The Believer’s Present Relation to Satan: Spiritual Warfare - Page 4 (series: Lessons on Ephesians)
by John Lowe
For what, or for whom, are we to pray? First, and generally, we pray “FOR ALL SAINTS.” No soldier enters a battle, praying for himself alone, but for all his fellow soldiers also. They form one army, and the success of one is the success of all. The appeal is especially appropriate for our day, when so many believing people, living under governments antagonistic to the gospel, are being viciously assaulted by the enemy. Let us expand our vision and enlarge our hearts to encompass in our prayers these and other cruelly treated Christians.

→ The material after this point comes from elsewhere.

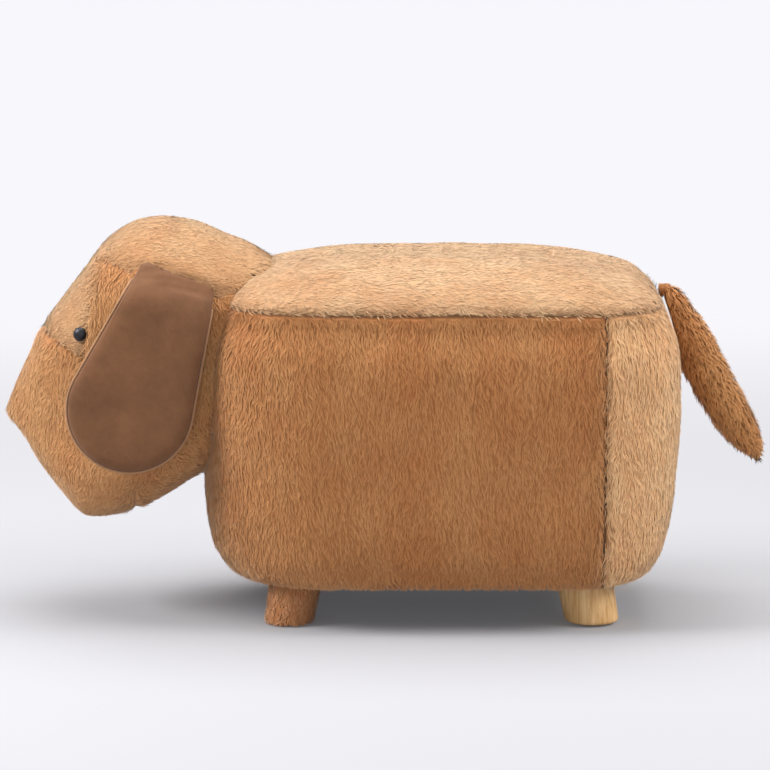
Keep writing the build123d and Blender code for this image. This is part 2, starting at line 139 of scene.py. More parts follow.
floor_mesh = bpy.data.meshes.new("studio_floor")
floor_mesh.from_pydata(
    [(-12, -4, 0), (12, -4, 0), (12, 14, 0), (-12, 14, 0)], [], [(0, 1, 2, 3)]
)
new_object("studio_floor", floor_mesh)
paper, tree, shader = new_material("studio_paper", {
    "Base Color": (0.40, 0.40, 0.42, 1), "Roughness": 0.9, "Specular IOR Level": 0.1,
})
glow = node(tree, "Emission", {"Color": backdrop_colour})
apart = node(tree, "SeparateXYZ", {0: node(tree, "TexCoord").outputs["Object"]})
fade = node(
    tree, "MapRange",
    {"Value": apart.outputs["Y"], "From Min": 0.1, "From Max": 1.7, "To Min": 0.06},
    interpolation_type="SMOOTHSTEP",
)
mix = node(tree, "MixShader", {0: fade, 1: shader, 2: glow})
tree.links.new(mix.outputs[0], tree.nodes["Material Output"].inputs["Surface"])
floor_mesh.materials.append(paper)

# Seat cover: the plush panel over the seat foam. It is short-pile camel fur on a knitted back,
# cut to the body's outline, domed by the foam under it and sewn to the flanks all round.
fur_root, fur_mid, fur_tip = (0.385, 0.158, 0.055), (0.465, 0.205, 0.075), (0.58, 0.283, 0.112)
fur_red = (0.90, 0.80, 0.74)
body_front, body_rear, body_half = -0.165, 0.2555, 0.14
seam_height, seat_height, underside = 0.276, 0.320, 0.038
rear_seam, bottom_draw_in = 0.186, 0.034
front_corner, rear_corner = 0.78, 0.55  # shares of the half width
pile_room = 0.0032
skin_top = seat_height - pile_room


def ease(t, xs, ys):
    """Smooth curve through the points (xs, ys): a cubic in each span whose slopes are the
    table's own gradients."""
    xs, ys = np.array(xs, float), np.array(ys, float)
    slopes = np.gradient(ys, xs)
    k = np.clip(np.searchsorted(xs, t, "right") - 1, 0, len(xs) - 2)
    span = xs[k + 1] - xs[k]
    s = (t - xs[k]) / span
    return (
        (2 * s**3 - 3 * s**2 + 1) * ys[k]
        + (s**3 - 2 * s**2 + s) * span * slopes[k]
        + (3 * s**2 - 2 * s**3) * ys[k + 1]
        + (s**3 - s**2) * span * slopes[k + 1]
    )


def half_outline(end, side, counts, part="whole"):
    """Left half of the body's outline, drawn in by `end` at front and rear and by `side`, from
    the middle of its front to the middle of its rear: flat, round corner, side, round corner,
    flat. Part "flank" stops at the rear seam and part "rump" starts there, wherever that falls
    on the side or the corner. Draw-ins are columns, one row per level; the result has a row of
    points per level."""
    front, rear, half = body_front + end, body_rear - end, body_half - side
    r1, r2 = front_corner * half, rear_corner * half
    s = [np.linspace(0, 1, n, endpoint=False)[None, :] for n in counts]
    turn = np.pi + s[1] * np.pi / 2
    begin = [
        (front + 0 * s[0], -(half - r1) * s[0]),
        (front + r1 + r1 * np.cos(turn), -(half - r1) + r1 * np.sin(turn)),
    ]
    centre = rear - r2
    past = np.arcsin(np.clip((rear_seam - centre) / r2, 0, 1)) if part == "rump" else 0
    turn = 1.5 * np.pi + past + s[3] ** 1.5 * (np.pi / 2 - past)
    last = np.linspace(0, 1, counts[4])[None, :]
    finish = [
        (centre + r2 * np.cos(turn), -(half - r2) + r2 * np.sin(turn)),
        (rear + 0 * last, -(half - r2) * (1 - last)),
    ]
    if part == "flank":
        share = 1 - (1 - np.linspace(0, 1, counts[2])[None, :]) ** 1.7
        x = front + r1 + (rear_seam - front - r1) * share
        beyond = np.maximum(x - centre, 0)
        parts = begin + [(x, -(half - r2) - np.sqrt(r2**2 - beyond**2))]
    elif part == "rump":
        x = rear_seam + np.maximum(centre - rear_seam, 0) * s[2]
        parts = [(x, -(half - r2) - r2 * np.cos(past) + 0 * x)] + finish
    else:
        x = front + r1 + (centre - front - r1) * s[2]
        parts = begin + [(x, -half + 0 * x)] + finish
    shape = [(len(half), p[0].shape[1]) for p in parts]
    x = np.concatenate([np.broadcast_to(p[0], n) for p, n in zip(parts, shape)], 1)
    y = np.concatenate([np.broadcast_to(p[1], n) for p, n in zip(parts, shape)], 1)
    return x, y


def with_mirror(left):
    """A grid of left-half points followed by its mirror image, so that its rows close."""
    return np.concatenate([left, left[:, ::-1] * np.array([1, -1, 1])], 1)


def crosses(points, faces):
    """Cross product of the diagonals of each face: its normal, as long as twice its area."""
    one, two, three, four = (points[faces[:, k]] for k in range(4))
    return np.cross(three - one, four - two)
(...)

19 And for me, that utterance may be given unto me, that I may open my mouth boldly, to make known the mystery of the gospel,
The last two verses of this section (6:19-20) bring us back to Paul’s situation. He asked his readers to pray for him and for his mission, that he may not lack courage, even in jail, to proclaim boldly “THE MYSTERY OF THE GOSPEL,” the open secret of God’s plan to reconcile creation in Christ. Notice that he did not ask for comfort or for peace but that he may yet be allowed to proclaim God’s secret; that His love is for all men. We do well to remember that every Christian leader and every Christian preacher needs his people to uphold his hands in prayer.
20 For which I am an ambassador in bonds: that therein I may speak boldly, as I ought to speak.
The phrase “AMBASSADOR IN BONDS” reminds them that, though a prisoner, he represents Christ the King in the Imperial City―and this in spite of his bonds. He was anxious that in making the gospel known he should speak with the boldness and confidence which became his high commission from the court of heaven.